> Aim:
Where a line in the listing contains the string "JSON", copy that line out.

# Start of Input data

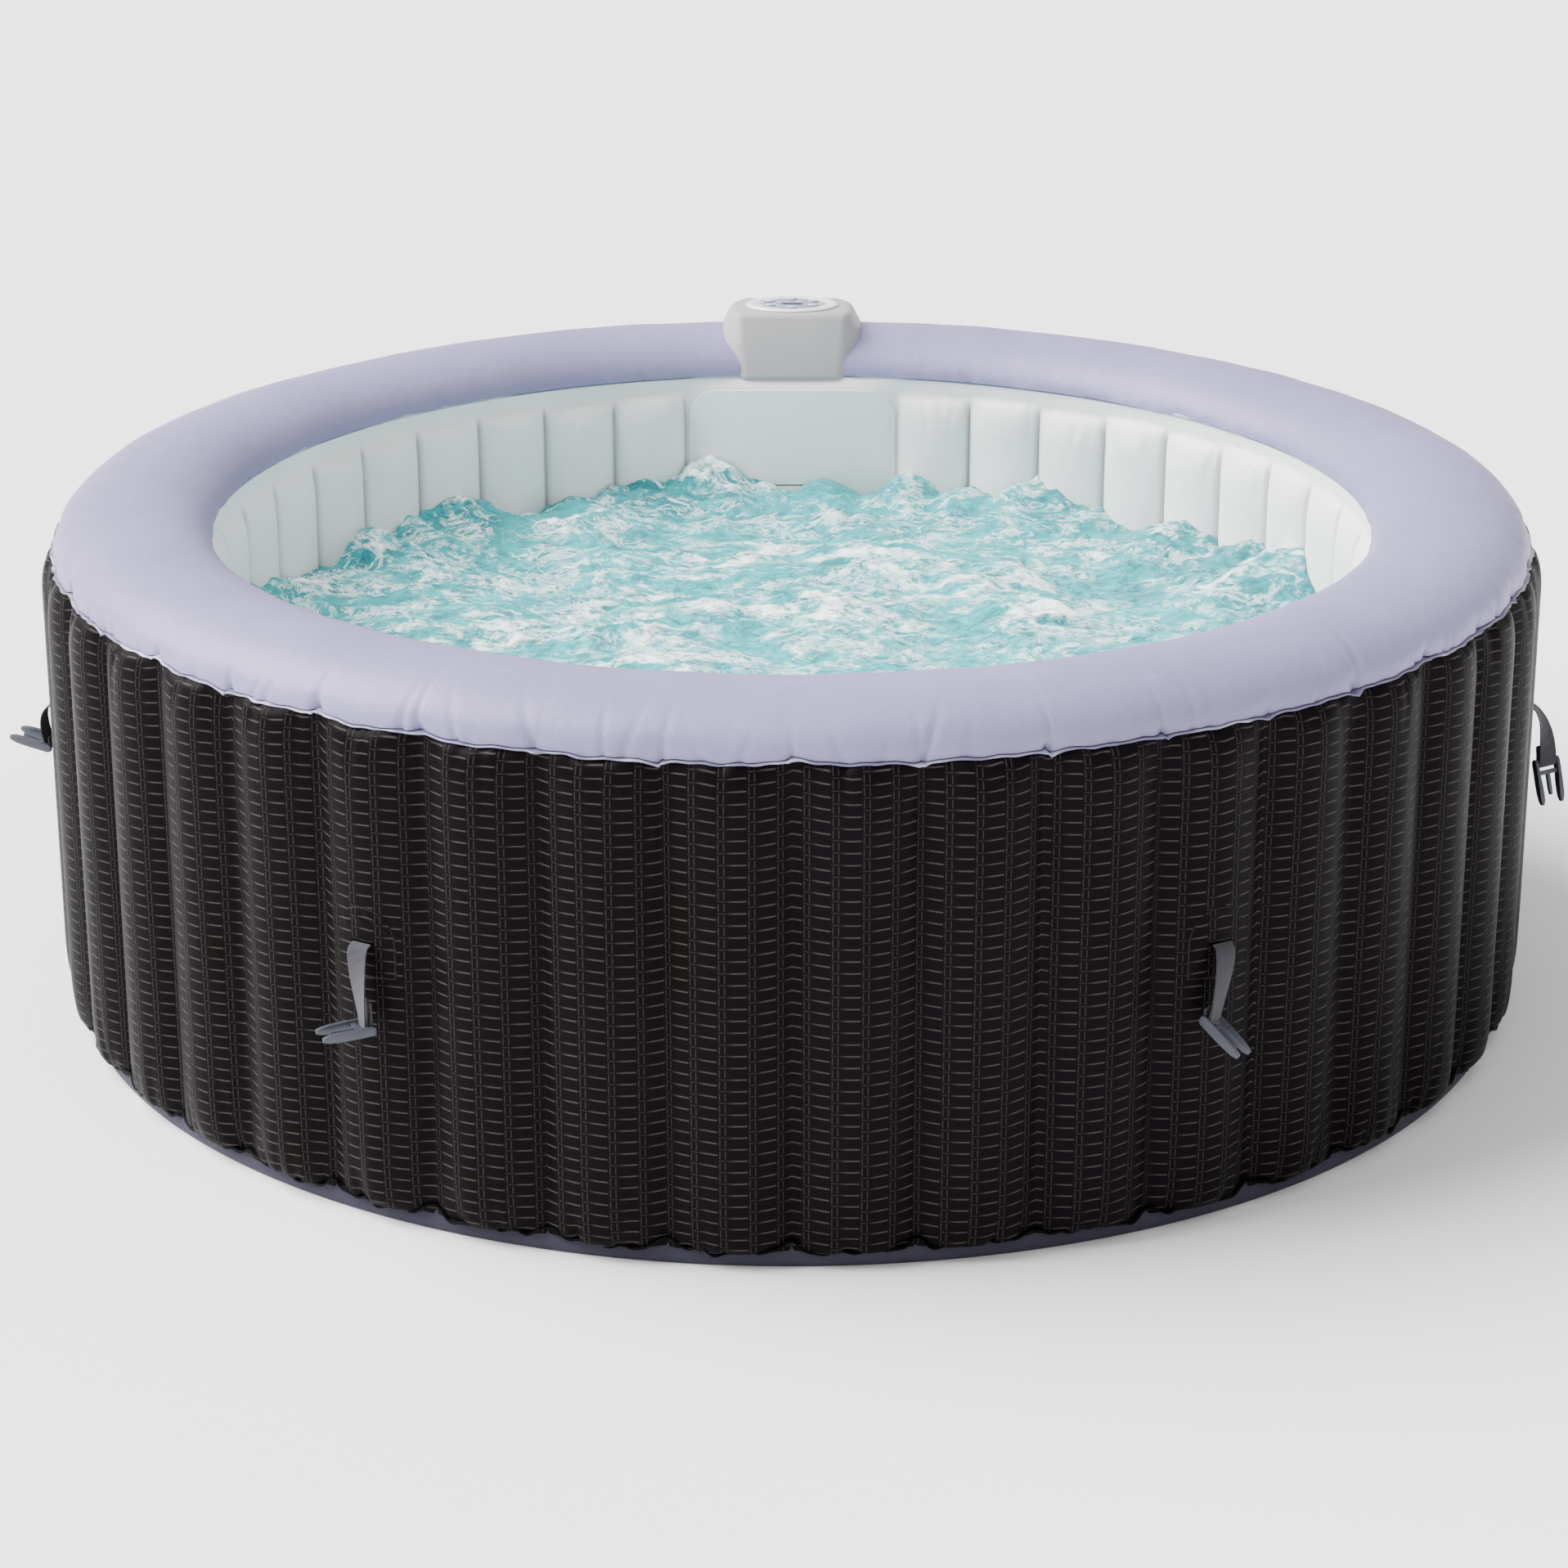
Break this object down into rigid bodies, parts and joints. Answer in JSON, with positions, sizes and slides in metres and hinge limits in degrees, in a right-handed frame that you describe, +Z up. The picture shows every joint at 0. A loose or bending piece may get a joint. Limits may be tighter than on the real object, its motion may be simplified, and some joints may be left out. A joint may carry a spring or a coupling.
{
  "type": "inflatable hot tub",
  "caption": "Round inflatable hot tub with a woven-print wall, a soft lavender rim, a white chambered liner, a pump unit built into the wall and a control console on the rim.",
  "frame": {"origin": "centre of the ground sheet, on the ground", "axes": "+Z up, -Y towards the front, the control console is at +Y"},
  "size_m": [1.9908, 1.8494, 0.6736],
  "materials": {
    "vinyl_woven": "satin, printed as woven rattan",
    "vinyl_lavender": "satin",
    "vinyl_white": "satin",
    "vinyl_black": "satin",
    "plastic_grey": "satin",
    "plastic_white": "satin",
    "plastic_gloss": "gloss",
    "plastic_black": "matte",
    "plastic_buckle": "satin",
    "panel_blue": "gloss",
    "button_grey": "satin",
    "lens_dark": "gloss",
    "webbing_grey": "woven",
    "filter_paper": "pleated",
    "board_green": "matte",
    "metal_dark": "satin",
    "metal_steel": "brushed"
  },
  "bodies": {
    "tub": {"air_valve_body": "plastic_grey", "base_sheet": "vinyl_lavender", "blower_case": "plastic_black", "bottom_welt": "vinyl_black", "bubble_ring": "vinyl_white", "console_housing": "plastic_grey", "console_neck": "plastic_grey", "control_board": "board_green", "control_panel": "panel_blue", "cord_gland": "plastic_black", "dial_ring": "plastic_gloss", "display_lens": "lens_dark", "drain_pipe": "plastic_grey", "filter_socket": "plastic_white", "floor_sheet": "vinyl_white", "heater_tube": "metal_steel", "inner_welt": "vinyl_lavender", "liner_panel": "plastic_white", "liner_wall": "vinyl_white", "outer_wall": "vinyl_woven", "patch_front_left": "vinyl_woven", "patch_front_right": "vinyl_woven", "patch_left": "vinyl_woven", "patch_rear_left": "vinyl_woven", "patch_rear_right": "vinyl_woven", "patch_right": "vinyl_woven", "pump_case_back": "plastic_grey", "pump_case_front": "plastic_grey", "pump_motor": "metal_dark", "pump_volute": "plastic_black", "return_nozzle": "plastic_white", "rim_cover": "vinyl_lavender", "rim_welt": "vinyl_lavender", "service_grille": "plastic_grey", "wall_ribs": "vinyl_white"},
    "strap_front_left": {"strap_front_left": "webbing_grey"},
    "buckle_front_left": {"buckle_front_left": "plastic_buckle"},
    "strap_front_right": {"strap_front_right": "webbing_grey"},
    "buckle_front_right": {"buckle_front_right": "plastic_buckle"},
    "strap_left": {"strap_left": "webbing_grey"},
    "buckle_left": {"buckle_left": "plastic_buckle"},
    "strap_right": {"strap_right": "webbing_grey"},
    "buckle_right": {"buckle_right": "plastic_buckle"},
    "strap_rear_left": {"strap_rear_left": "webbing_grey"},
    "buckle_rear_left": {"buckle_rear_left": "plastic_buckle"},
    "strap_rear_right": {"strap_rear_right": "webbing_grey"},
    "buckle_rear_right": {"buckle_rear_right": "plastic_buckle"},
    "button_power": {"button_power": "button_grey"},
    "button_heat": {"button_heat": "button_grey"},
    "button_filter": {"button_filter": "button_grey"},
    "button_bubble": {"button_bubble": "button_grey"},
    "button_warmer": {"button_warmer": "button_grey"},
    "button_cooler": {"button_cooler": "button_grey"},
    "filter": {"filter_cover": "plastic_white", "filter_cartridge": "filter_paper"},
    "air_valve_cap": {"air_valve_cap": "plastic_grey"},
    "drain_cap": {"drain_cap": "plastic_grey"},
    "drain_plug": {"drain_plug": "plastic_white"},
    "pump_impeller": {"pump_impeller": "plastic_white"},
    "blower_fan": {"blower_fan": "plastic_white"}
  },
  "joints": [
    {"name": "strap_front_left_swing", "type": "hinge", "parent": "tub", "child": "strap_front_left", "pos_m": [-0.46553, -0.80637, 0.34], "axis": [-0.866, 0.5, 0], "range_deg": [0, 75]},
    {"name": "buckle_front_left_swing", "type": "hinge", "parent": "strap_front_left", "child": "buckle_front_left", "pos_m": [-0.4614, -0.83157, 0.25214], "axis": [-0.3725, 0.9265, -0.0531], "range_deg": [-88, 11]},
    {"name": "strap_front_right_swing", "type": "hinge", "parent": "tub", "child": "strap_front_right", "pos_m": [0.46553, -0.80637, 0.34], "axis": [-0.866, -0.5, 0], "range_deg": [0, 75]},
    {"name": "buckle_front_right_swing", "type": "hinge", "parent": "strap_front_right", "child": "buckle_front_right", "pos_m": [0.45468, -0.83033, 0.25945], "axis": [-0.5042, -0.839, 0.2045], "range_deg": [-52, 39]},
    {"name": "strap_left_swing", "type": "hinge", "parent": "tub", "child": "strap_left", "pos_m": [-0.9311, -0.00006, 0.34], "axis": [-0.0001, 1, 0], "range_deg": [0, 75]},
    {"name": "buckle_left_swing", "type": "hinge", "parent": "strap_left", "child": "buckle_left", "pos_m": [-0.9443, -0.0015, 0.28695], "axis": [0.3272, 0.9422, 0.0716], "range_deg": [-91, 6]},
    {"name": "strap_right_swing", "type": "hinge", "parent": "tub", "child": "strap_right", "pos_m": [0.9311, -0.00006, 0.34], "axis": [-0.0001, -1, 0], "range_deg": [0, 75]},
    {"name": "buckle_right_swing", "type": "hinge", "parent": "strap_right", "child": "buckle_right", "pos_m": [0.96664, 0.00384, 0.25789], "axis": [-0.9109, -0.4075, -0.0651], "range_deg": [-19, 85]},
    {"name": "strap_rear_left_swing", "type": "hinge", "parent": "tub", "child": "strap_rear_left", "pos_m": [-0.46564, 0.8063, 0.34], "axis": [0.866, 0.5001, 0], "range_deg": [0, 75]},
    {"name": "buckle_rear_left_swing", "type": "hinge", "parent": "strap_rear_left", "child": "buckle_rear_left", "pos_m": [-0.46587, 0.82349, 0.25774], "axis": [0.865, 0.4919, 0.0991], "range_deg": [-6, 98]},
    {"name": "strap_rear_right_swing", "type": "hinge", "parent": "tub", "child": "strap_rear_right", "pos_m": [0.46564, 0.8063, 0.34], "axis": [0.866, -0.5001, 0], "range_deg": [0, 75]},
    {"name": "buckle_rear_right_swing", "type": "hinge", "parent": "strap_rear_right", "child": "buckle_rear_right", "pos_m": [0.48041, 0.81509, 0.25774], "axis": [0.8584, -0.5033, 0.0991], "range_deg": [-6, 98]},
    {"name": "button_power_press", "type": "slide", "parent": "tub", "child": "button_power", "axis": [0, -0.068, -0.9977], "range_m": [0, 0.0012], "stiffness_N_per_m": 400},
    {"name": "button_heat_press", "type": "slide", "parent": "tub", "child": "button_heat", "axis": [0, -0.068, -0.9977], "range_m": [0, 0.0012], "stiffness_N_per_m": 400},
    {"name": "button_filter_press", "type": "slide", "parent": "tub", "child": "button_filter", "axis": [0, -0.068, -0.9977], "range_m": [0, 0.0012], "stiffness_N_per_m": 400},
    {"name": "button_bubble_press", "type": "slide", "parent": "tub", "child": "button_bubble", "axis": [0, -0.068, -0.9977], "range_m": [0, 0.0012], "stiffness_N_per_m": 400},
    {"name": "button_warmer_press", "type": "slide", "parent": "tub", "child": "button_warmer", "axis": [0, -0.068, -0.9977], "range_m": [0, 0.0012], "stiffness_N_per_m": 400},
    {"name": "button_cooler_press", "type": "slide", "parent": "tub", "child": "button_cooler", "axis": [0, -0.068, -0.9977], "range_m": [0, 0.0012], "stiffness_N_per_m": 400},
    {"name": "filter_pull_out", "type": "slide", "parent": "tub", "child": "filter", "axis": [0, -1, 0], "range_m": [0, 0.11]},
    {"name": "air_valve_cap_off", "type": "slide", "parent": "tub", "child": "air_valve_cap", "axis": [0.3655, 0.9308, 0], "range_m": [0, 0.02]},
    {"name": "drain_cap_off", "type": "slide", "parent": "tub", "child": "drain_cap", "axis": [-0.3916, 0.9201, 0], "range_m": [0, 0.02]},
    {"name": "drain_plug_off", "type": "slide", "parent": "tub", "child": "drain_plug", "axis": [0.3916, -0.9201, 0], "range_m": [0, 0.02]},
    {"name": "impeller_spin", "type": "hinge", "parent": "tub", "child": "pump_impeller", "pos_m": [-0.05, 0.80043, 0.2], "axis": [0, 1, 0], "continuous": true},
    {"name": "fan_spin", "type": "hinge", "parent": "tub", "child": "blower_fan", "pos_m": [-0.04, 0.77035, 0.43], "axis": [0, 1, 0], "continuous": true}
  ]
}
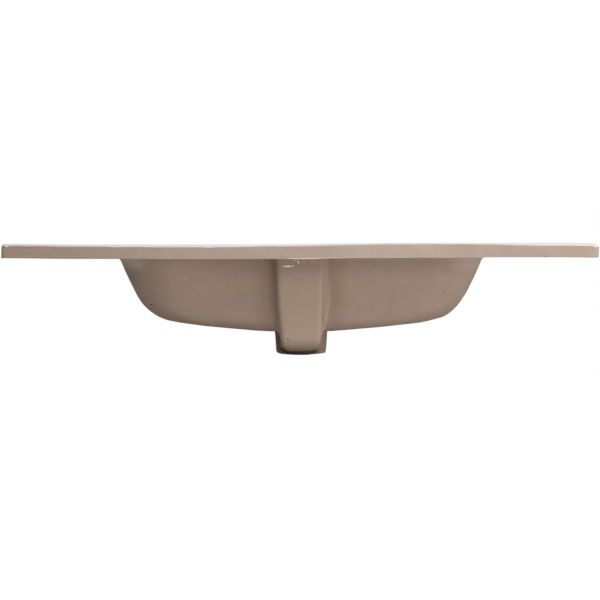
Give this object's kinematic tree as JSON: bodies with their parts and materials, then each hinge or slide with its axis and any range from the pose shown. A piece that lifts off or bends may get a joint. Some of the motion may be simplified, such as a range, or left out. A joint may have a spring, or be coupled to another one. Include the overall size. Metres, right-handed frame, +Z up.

# End of Input data

> Exercise result:
Break this object down into rigid bodies, parts and joints. Answer in JSON, with positions, sizes and slides in metres and hinge limits in degrees, in a right-handed frame that you describe, +Z up. The picture shows every joint at 0. A loose or bending piece may get a joint. Limits may be tighter than on the real object, its motion may be simplified, and some joints may be left out. A joint may carry a spring or a coupling.
Give this object's kinematic tree as JSON: bodies with their parts and materials, then each hinge or slide with its axis and any range from the pose shown. A piece that lifts off or bends may get a joint. Some of the motion may be simplified, such as a range, or left out. A joint may have a spring, or be coupled to another one. Include the overall size. Metres, right-handed frame, +Z up.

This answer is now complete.